Begitupun dengan We Tenriolle, meskipun ketika naik tahta pada 1855 dan berusaha membangun hubungan positif dengan pemerintah Hindia, namun Tanete bukanlah daerah yang ramah bagi pemerintah kolonial selama bertahun-tahun sebelum Tenriolle berkuasa.

Kartini, diuntungkan oleh momentum, baik karena menguatnya niat baik Nederland pada tanah jajahan, pun karena pertemanannya dengan orang dekat van Heutsz –Gubernur Jenderal Hindia Belanda, Snouck. Di era van Heutsz, Hindia menjalankan kebijakan: Edukasi, Emigrasi, dan Irigasi.

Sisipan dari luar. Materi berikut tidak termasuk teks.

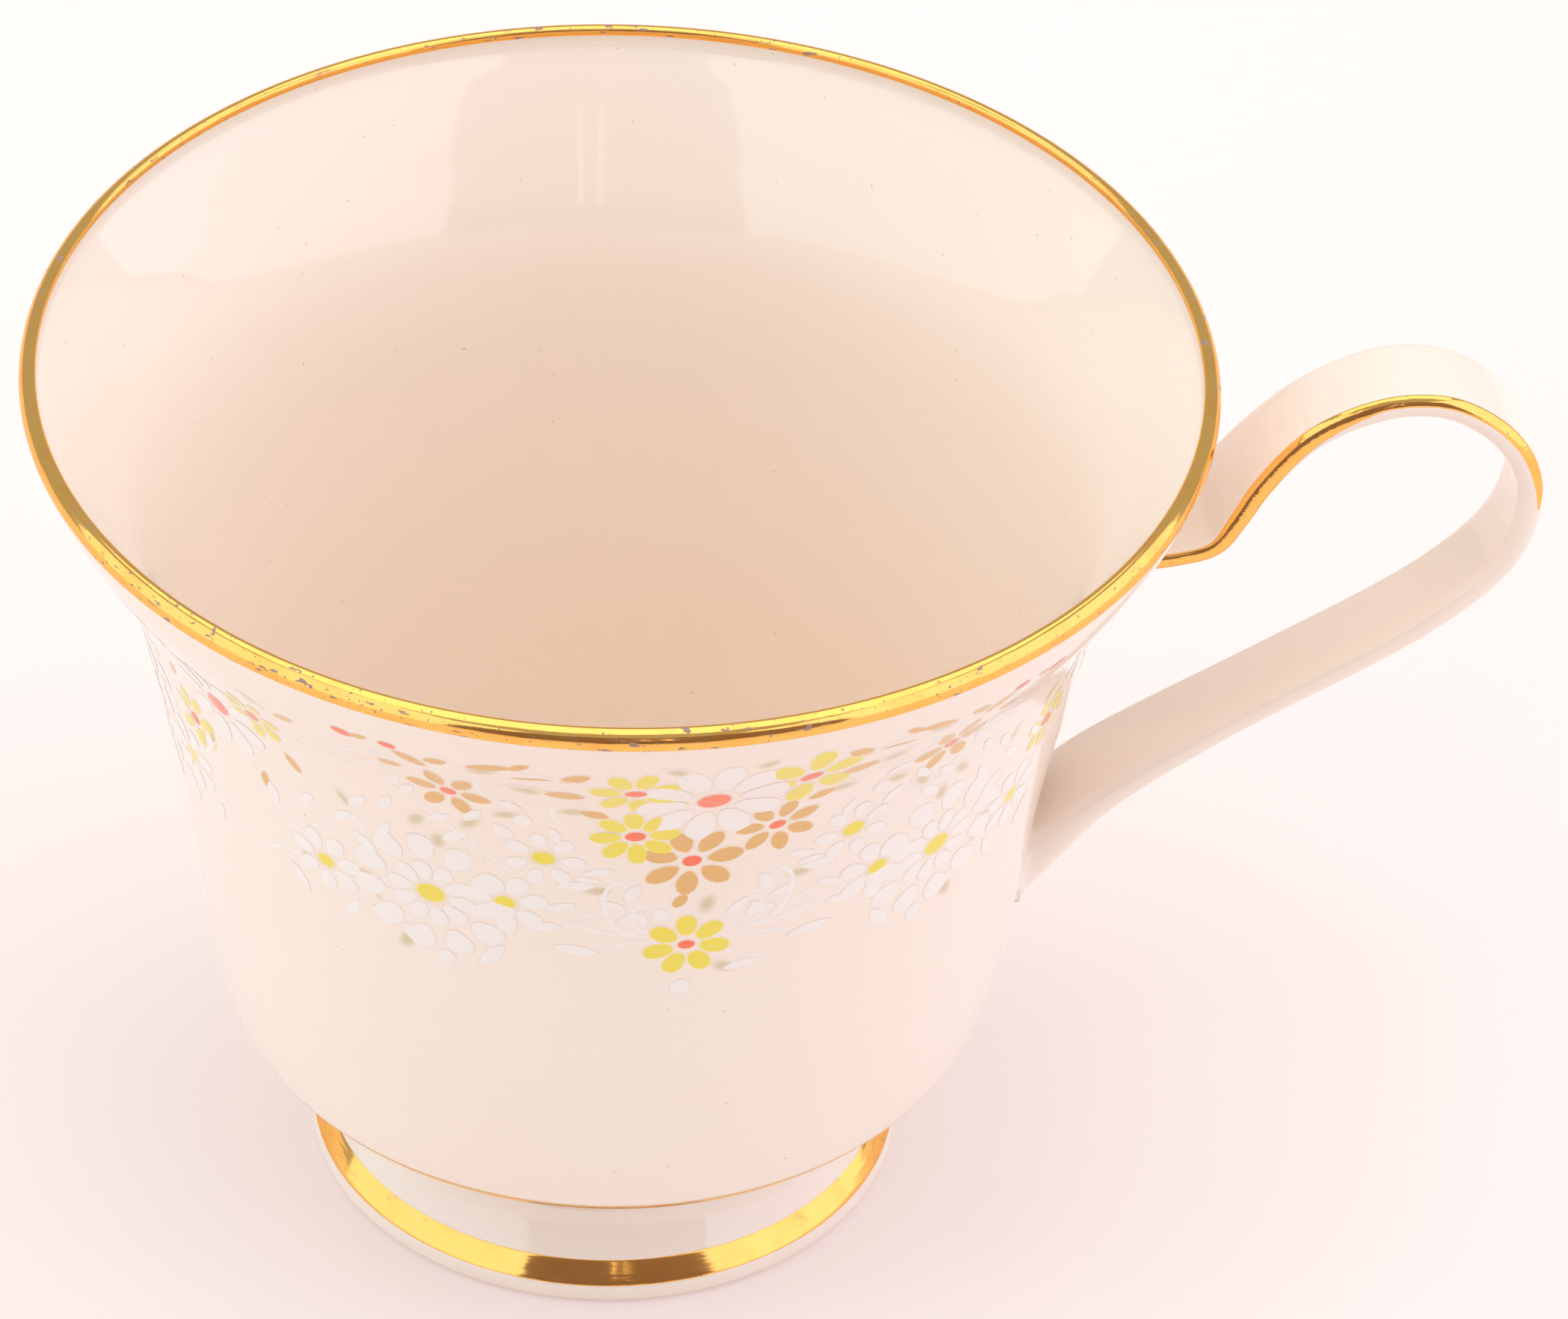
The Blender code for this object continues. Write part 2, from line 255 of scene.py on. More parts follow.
# Warm white china under clear glaze: clouds of faint warmth, rare iron specks and a glaze that
# ripples very slightly.
bowl_china = Finish("bone_china_bowl", GLAZE)
clouds = bowl_china.noise(28.0, 3.0).rise(0.35, 0.7)
specks = bowl_china.noise(2600.0, 0.0).rise(0.875, 0.90)
bowl_china.paint({
    "Base Color": bowl_china.mix(specks * 0.5, bowl_china.mix(clouds, CHINA, CHINA_WARM), IRON_SPECK),
    "Roughness": 0.05 + 0.05 * bowl_china.noise(60.0, 2.0),
    "Normal": bowl_china.bump(bowl_china.noise(140.0, 1.0), 0.03, 0.0004),
})
dress(bowl, bowl_china.material, "bone_china", "bowl")

# ------------------------------------------------------------------------------------------ foot
# The pedestal ring is cast on its own, stuck to the bowl's seat with slip and wiped round with a
# wet brush, which leaves a small smooth fillet. The glaze is rubbed off where it stands.

FOOT_TOP = 8.2
FOOT_STAND = (21.9, 23.5)  # inside and outside of the ring that stands on the table
UNGLAZED = 0.0002  # metres above the table, up to where the glaze is rubbed off
FOOT_RUBBED = (0.78, 0.69, 0.62)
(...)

Terutama soal Edukasi, Kartini merupakan sosok hidup yang tepat untuk merepresentasikan kebijakan ini. Niat baik Nederland untuk mendidik pribumi di Hindia, bergayung sambut dengan hasrat pribumi –seperti Kartini, untuk menjadi terdidik. Dan momentum itu tidak dialami oleh Ratu Tajul Alam maupun We Tenriolle.